Ao longo das duas últimas décadas a estratégia da Europa fortaleza, corolário das drásticas restrições nas políticas migratórias europeias, resultaram na morte de dezenas de milhares de pessoas nas fronteiras marítimas europeias. Perante as sucessivas tragédias na costa marítima da Europa e, nomeadamente, na mediterrânea, que culminaram com a morte de cerca de 400 pessoas em outubro passado, um conjunto de organizações e de pessoas decidiram iniciar um processo de construção de uma alternativa política face às atuais políticas migratórias e às suas trágicas consequências.
Neste âmbito, cerca de 400 delegados oriundos de vários países europeus encontram-se em Lampedusa para elaborar e lançar a Carta de Lampedusa. À imagem da Carta Mundial dos Migrantes, aprovada em 4 de Fevereiro de 2011 no Fórum Social Mundial de Dakar, a Carta de Lampedusa resulta dos contributos de várias e diversas experiência de luta, de construção de resistências e de alternativas levada a cabo por muitas organizações de base de defesa dos direitos dos migrantes e de defesa dos direitos humanos.
Esta carta é portanto um processo político em construção. Como pontapé de saída, a Carta de Lampedusa pretende encetar um movimento, não apenas de mudança de paradigma sobre as realidades migratórias, mas sobretudo, de enfrentamento e de rutura com o atual modelo político que sustenta as políticas de imigração da União Europeia.
Assim, a Carta de Lampedusa reclama um rutura total com a atual política, exigindo uma política de imigração que garanta a cidadania, os direitos políticos, culturais, sociais e económicos de e para todas e todos os imigrantes. A Carta de Lampedusa denuncia a Europa como mecanismo político de construção de geografias excludentes e racistas, de mercantilização da mobilidade humana, de fechamento, externalização e militarização das fronteiras.
A Carta de Lampedusa assume-se como um momento político em que os migrantes, mais do que números de uma sinistra contabilidade macabra da gestão geopolítica da imigração, tornam-se sujeitos políticos e atores de transformações reais das políticas migratórias numa lógica de rutura com a ideologia mercantilista e utilitarista que os reduz apenas a números e não a cidadãs e cidadãos portadores de direitos.
A Carta de Lampedusa também reafirma o facto d@s imigrantes serem sujeitos historicamente construídos numa lógica de continuidade histórica colonial e post colonial que lutam pelo direito à liberdade de movimentos e ao legítimo direito a aspirar construir uma vida melhor na Europa.
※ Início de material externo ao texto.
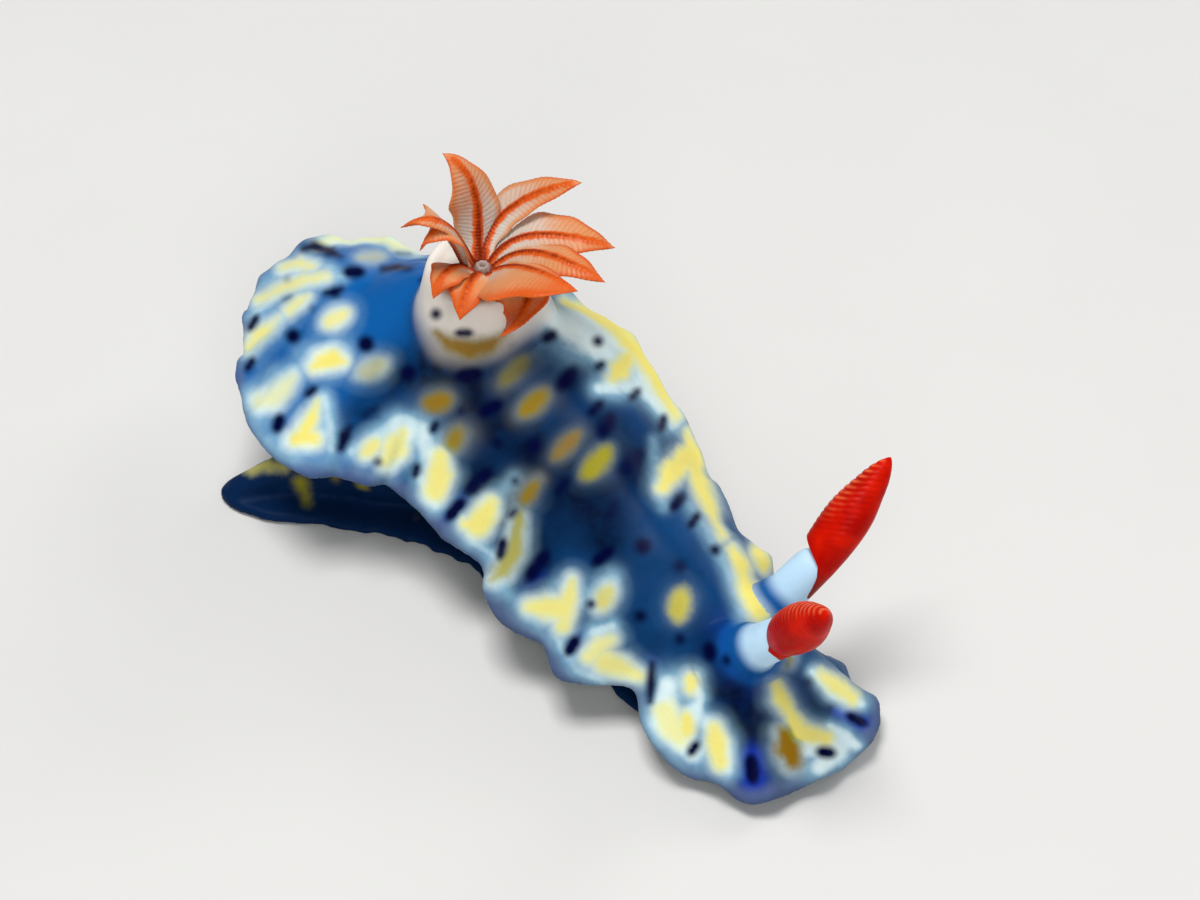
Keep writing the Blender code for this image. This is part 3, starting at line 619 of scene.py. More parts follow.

A Carta de Lampedusa defende que a liberdade de circulação, o direito de ir e vir, de escolher e mudar de residência deve manter-se na esfera dos direitos e, assim, inalienáveis e inegociáveis.
De Portugal, está o SOS Racismo no encontro de Lampedusa onde, já da parte da manhã, foi aprovada a revogação dos dispositivos legais de vigilância e perfilagem dos migrantes, o fim do Frontex, da criminalização dos migrantes, da externalizacão e militarização das fronteiras. Foi ainda reafirmado pela Carta de Lampedusa a necessidade de deixar claro que esta alternativa se fará na base de um compromisso político inegociável de luta contra o racismo, o sexismo e o machismo, empenhado na construção de uma Europa política, social, cultural e económica de igualdade entre cidadãs e cidadãos.